Supplied data >>
= = =
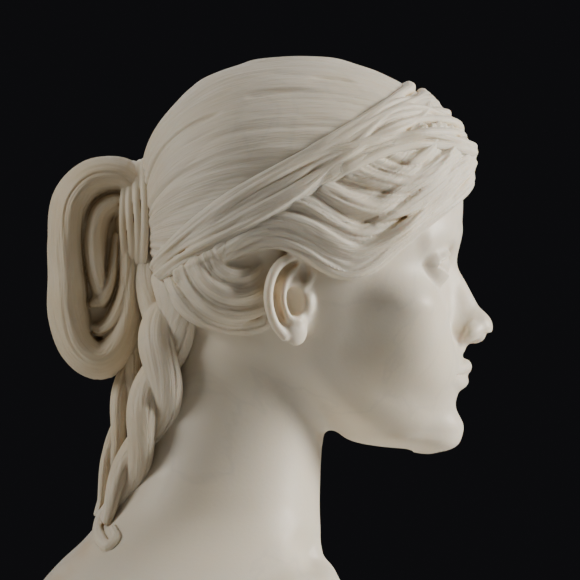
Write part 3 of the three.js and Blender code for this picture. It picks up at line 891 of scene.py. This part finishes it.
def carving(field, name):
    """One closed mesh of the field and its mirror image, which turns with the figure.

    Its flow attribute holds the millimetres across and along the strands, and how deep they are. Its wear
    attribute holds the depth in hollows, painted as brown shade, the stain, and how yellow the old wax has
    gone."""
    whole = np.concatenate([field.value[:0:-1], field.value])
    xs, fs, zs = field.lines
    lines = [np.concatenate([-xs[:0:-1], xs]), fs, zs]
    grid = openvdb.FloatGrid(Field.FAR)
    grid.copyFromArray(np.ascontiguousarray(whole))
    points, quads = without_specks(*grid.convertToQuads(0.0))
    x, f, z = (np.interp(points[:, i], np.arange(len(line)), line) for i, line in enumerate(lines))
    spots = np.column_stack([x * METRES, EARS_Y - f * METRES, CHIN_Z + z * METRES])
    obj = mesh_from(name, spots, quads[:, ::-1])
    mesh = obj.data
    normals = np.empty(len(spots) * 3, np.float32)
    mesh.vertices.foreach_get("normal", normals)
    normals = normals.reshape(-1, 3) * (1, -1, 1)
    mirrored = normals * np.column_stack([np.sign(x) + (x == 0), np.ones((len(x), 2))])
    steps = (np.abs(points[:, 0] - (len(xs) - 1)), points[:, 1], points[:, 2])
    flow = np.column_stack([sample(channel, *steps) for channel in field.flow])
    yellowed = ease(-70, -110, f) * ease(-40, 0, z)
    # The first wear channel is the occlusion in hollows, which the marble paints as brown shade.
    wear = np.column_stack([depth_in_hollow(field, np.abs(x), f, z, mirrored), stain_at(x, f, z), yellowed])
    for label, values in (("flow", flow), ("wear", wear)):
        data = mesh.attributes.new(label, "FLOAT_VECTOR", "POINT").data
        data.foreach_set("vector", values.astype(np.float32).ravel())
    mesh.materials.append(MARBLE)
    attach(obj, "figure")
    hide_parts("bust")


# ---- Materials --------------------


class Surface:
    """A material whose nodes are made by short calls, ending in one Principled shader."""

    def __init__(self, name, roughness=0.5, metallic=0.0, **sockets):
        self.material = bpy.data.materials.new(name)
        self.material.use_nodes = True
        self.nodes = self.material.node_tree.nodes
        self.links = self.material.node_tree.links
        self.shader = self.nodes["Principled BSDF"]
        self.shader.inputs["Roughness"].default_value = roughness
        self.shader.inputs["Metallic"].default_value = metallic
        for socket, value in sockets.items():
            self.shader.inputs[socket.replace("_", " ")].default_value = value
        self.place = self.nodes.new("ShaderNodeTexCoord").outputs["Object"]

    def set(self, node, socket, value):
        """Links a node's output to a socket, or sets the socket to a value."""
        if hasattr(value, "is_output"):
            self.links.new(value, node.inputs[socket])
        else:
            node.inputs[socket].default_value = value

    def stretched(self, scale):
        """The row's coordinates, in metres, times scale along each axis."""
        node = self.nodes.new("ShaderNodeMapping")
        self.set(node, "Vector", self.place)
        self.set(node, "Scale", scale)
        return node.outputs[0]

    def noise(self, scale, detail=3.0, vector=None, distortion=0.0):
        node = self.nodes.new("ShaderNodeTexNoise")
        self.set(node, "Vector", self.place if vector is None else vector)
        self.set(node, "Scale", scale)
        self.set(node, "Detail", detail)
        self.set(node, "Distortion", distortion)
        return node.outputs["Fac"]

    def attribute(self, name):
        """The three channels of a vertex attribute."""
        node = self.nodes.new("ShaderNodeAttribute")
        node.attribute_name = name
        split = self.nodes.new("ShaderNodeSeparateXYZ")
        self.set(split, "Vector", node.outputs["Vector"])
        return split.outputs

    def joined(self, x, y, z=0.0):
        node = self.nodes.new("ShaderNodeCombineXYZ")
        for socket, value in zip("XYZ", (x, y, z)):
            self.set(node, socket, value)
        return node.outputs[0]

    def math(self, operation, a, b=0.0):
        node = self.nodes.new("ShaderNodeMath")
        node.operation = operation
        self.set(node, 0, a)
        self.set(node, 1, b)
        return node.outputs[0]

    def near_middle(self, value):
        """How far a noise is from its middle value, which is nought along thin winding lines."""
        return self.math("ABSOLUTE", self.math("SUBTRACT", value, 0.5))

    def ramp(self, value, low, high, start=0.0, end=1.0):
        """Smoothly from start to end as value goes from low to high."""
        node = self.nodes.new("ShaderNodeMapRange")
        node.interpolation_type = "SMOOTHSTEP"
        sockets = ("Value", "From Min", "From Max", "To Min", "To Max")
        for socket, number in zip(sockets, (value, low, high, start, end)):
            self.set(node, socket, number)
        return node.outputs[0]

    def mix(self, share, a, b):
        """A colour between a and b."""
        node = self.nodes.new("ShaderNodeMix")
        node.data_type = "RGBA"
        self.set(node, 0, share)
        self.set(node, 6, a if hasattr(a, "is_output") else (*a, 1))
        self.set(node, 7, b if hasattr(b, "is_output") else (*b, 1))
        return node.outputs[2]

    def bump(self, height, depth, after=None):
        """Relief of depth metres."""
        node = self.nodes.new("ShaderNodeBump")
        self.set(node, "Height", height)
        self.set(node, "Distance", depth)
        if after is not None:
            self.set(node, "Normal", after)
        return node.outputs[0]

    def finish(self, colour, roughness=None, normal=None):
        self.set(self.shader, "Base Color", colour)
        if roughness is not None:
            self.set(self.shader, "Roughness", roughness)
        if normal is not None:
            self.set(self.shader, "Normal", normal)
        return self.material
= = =
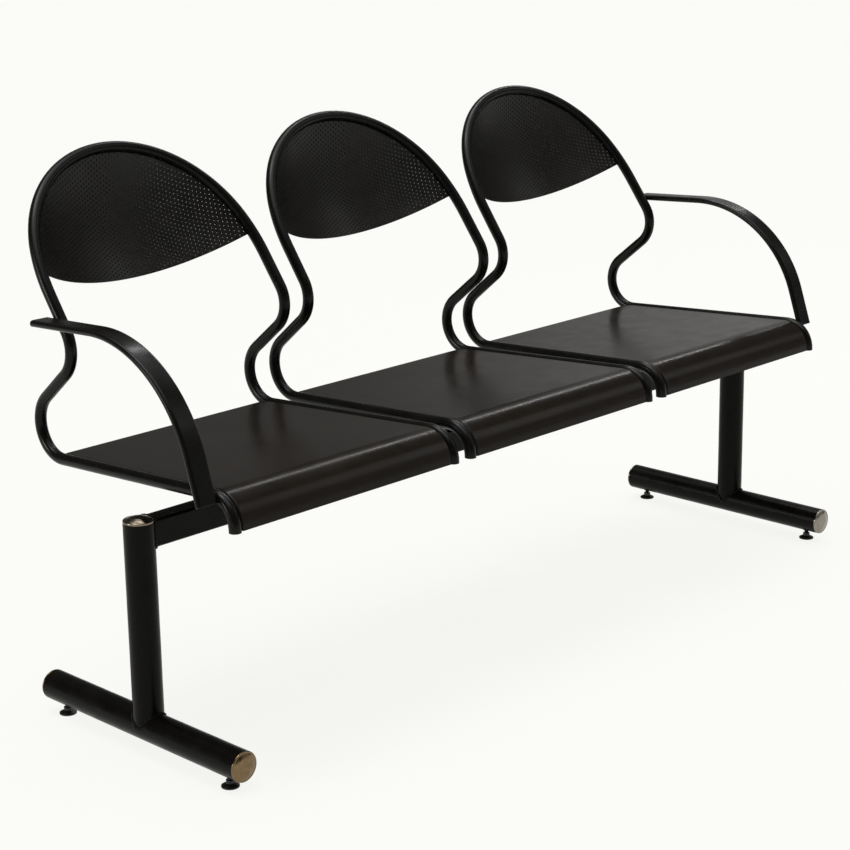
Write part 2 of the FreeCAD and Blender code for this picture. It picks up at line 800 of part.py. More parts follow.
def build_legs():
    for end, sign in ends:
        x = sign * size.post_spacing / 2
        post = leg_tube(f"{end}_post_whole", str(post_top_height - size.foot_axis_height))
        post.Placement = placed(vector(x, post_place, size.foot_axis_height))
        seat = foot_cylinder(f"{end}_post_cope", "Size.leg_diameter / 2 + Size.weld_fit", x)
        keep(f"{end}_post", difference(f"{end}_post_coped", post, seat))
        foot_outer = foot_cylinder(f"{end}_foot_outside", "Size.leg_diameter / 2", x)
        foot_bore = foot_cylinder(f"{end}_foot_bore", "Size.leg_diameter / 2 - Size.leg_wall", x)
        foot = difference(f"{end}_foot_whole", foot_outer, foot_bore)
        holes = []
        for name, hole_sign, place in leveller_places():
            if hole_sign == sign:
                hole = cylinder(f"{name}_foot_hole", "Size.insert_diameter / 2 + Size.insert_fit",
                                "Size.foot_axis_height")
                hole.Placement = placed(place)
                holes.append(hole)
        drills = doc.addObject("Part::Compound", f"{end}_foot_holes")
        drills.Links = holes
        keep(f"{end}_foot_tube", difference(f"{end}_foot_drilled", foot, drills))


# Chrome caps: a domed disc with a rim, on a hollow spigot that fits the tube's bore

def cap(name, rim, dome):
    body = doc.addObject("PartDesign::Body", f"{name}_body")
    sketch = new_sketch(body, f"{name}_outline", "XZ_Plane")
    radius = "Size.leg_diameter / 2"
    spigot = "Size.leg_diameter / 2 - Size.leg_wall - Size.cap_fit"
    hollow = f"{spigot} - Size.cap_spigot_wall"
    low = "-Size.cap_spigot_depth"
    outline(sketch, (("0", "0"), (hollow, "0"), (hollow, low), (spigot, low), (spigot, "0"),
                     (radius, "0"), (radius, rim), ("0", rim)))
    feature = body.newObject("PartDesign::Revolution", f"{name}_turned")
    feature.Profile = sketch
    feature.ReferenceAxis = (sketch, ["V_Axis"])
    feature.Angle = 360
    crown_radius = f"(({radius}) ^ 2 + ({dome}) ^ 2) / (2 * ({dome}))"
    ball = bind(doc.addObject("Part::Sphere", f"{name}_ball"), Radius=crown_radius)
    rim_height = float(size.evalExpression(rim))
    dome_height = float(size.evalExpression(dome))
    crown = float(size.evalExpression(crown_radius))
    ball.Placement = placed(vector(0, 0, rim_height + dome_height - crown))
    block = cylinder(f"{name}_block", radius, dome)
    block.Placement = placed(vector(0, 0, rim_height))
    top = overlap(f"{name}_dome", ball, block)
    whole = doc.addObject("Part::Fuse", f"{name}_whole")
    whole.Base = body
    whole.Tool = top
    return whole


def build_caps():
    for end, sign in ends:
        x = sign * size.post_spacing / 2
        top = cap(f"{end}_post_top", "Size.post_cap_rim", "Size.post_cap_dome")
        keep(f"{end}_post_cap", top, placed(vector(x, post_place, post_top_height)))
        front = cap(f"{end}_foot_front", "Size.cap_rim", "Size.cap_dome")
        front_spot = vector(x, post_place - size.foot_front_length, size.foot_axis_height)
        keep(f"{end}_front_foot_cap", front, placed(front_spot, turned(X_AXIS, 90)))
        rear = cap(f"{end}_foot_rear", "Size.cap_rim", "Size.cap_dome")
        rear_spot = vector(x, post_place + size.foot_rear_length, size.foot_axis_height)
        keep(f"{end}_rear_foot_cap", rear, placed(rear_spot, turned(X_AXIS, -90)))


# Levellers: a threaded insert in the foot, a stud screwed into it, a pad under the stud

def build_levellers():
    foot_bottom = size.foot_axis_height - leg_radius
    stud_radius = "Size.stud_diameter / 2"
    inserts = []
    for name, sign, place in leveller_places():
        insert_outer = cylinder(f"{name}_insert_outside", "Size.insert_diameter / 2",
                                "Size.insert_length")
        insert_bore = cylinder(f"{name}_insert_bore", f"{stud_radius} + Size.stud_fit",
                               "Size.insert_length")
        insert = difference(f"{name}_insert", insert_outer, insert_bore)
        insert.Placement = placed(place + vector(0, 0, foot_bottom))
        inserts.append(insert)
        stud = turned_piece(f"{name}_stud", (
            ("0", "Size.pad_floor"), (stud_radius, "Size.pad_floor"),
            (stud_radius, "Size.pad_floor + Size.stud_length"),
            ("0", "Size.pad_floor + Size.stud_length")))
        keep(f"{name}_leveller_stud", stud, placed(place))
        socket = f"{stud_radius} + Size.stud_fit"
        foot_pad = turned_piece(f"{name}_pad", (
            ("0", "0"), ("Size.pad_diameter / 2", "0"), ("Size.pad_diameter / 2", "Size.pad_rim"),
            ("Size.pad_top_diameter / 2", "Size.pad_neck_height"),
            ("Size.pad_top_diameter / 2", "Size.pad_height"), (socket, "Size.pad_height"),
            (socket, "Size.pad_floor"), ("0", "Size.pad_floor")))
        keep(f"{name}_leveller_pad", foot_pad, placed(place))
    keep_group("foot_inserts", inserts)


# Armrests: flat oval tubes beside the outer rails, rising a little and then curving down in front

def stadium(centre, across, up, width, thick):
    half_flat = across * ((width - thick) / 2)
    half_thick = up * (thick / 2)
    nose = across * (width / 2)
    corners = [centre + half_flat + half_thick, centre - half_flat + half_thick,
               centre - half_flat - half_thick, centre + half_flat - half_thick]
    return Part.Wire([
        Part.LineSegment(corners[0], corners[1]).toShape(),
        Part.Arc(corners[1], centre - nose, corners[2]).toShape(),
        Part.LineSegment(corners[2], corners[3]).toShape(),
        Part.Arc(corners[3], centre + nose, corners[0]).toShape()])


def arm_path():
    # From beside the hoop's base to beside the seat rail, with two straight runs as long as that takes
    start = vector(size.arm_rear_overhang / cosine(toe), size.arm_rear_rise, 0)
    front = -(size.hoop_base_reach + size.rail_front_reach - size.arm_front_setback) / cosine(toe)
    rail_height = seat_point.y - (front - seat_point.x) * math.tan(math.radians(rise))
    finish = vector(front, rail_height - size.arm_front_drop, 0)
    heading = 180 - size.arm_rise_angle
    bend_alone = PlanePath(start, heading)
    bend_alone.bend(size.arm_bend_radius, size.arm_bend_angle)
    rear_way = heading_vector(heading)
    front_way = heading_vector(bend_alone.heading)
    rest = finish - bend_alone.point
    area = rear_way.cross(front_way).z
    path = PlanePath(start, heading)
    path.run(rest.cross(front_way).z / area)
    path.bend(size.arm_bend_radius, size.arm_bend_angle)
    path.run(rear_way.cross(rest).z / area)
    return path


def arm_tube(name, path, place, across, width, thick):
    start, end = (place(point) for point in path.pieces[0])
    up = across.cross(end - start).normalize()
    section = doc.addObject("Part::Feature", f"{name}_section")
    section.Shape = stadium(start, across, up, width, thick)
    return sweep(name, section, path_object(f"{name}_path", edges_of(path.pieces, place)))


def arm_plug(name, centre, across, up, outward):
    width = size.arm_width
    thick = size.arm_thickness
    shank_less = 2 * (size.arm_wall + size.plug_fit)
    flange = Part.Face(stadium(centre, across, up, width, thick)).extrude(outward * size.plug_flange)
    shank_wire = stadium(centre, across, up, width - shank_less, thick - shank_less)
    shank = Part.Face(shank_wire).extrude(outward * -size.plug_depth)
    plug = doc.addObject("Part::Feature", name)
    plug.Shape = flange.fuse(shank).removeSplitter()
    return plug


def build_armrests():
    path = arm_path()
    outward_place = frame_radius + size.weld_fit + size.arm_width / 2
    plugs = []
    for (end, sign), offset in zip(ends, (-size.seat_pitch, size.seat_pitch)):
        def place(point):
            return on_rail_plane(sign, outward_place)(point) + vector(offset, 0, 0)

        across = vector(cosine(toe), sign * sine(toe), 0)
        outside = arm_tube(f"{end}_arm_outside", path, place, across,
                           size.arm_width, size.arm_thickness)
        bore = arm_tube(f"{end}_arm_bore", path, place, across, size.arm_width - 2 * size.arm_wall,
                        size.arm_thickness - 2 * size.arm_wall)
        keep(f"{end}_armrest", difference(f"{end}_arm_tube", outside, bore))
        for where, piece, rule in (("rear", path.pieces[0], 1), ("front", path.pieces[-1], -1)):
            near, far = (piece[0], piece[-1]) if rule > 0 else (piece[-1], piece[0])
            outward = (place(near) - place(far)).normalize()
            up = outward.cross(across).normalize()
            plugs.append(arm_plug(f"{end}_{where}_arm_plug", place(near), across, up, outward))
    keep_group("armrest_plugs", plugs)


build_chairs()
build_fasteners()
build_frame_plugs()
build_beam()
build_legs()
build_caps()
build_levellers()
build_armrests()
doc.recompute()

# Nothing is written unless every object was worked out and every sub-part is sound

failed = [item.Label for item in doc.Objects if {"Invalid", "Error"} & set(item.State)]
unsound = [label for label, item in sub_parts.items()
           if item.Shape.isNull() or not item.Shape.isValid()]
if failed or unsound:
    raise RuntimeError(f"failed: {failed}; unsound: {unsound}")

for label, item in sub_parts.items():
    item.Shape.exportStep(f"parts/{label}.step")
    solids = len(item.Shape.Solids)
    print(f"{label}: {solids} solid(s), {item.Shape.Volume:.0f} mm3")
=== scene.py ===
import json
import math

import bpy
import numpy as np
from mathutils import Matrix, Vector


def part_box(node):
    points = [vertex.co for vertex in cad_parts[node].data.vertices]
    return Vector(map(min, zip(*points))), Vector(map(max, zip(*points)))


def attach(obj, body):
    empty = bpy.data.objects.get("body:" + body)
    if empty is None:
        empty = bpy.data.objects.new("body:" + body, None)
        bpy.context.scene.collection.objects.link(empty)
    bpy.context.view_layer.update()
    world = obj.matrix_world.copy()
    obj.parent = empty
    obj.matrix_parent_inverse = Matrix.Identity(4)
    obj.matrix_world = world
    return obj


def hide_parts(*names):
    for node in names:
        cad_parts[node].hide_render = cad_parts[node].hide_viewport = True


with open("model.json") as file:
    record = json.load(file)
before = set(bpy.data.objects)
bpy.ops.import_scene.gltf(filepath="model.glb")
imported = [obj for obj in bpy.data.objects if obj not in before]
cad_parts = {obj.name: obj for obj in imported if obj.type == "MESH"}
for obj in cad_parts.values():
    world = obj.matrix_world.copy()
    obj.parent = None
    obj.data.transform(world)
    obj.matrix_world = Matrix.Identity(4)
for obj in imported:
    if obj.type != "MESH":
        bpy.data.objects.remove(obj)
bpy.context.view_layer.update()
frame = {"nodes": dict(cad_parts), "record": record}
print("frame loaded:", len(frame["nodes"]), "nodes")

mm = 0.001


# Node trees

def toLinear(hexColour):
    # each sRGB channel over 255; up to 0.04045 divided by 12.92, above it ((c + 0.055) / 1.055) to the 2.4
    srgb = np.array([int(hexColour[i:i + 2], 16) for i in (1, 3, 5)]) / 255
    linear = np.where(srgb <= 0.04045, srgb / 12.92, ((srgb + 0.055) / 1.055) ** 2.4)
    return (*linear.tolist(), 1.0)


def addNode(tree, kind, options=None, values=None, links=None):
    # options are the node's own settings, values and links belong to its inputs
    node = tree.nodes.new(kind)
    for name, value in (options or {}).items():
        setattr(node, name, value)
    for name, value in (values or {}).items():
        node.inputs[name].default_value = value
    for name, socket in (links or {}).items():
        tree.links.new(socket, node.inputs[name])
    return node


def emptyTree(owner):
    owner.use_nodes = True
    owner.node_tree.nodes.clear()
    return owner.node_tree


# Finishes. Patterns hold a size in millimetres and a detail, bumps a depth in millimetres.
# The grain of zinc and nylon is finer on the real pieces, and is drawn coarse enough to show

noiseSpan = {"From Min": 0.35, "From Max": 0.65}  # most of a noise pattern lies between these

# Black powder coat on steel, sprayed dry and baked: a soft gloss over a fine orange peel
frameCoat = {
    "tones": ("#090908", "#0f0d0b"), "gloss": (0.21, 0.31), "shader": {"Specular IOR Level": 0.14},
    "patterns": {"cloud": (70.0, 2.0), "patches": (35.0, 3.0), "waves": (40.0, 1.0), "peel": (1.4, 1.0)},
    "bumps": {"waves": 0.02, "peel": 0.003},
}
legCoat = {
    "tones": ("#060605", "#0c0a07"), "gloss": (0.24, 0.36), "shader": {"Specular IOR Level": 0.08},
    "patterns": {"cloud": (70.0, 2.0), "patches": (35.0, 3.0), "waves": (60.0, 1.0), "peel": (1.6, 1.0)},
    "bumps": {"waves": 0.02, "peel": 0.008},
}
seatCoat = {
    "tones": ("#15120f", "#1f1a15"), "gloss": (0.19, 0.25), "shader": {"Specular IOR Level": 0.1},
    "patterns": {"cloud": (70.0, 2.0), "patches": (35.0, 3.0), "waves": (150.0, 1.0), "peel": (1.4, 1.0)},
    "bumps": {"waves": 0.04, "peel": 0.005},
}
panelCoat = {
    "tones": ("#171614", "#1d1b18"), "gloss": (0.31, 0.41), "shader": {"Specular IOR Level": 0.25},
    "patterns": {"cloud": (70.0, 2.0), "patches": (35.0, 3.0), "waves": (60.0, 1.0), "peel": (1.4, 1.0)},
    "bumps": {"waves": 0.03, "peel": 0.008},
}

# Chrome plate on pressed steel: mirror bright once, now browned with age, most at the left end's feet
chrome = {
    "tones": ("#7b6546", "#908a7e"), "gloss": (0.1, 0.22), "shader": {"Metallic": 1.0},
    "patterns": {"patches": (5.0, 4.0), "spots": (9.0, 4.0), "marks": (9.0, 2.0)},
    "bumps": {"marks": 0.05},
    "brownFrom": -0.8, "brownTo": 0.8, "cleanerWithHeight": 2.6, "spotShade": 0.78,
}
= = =
Starting at the line that contains "build_chairs()", set down every line up to and including the line that contains "# Node trees", exactly as given, and no other line.

Result >>
build_chairs()
build_fasteners()
build_frame_plugs()
build_beam()
build_legs()
build_caps()
build_levellers()
build_armrests()
doc.recompute()

# Nothing is written unless every object was worked out and every sub-part is sound

failed = [item.Label for item in doc.Objects if {"Invalid", "Error"} & set(item.State)]
unsound = [label for label, item in sub_parts.items()
           if item.Shape.isNull() or not item.Shape.isValid()]
if failed or unsound:
    raise RuntimeError(f"failed: {failed}; unsound: {unsound}")

for label, item in sub_parts.items():
    item.Shape.exportStep(f"parts/{label}.step")
    solids = len(item.Shape.Solids)
    print(f"{label}: {solids} solid(s), {item.Shape.Volume:.0f} mm3")
=== scene.py ===
import json
import math

import bpy
import numpy as np
from mathutils import Matrix, Vector


def part_box(node):
    points = [vertex.co for vertex in cad_parts[node].data.vertices]
    return Vector(map(min, zip(*points))), Vector(map(max, zip(*points)))


def attach(obj, body):
    empty = bpy.data.objects.get("body:" + body)
    if empty is None:
        empty = bpy.data.objects.new("body:" + body, None)
        bpy.context.scene.collection.objects.link(empty)
    bpy.context.view_layer.update()
    world = obj.matrix_world.copy()
    obj.parent = empty
    obj.matrix_parent_inverse = Matrix.Identity(4)
    obj.matrix_world = world
    return obj


def hide_parts(*names):
    for node in names:
        cad_parts[node].hide_render = cad_parts[node].hide_viewport = True


with open("model.json") as file:
    record = json.load(file)
before = set(bpy.data.objects)
bpy.ops.import_scene.gltf(filepath="model.glb")
imported = [obj for obj in bpy.data.objects if obj not in before]
cad_parts = {obj.name: obj for obj in imported if obj.type == "MESH"}
for obj in cad_parts.values():
    world = obj.matrix_world.copy()
    obj.parent = None
    obj.data.transform(world)
    obj.matrix_world = Matrix.Identity(4)
for obj in imported:
    if obj.type != "MESH":
        bpy.data.objects.remove(obj)
bpy.context.view_layer.update()
frame = {"nodes": dict(cad_parts), "record": record}
print("frame loaded:", len(frame["nodes"]), "nodes")

mm = 0.001


# Node trees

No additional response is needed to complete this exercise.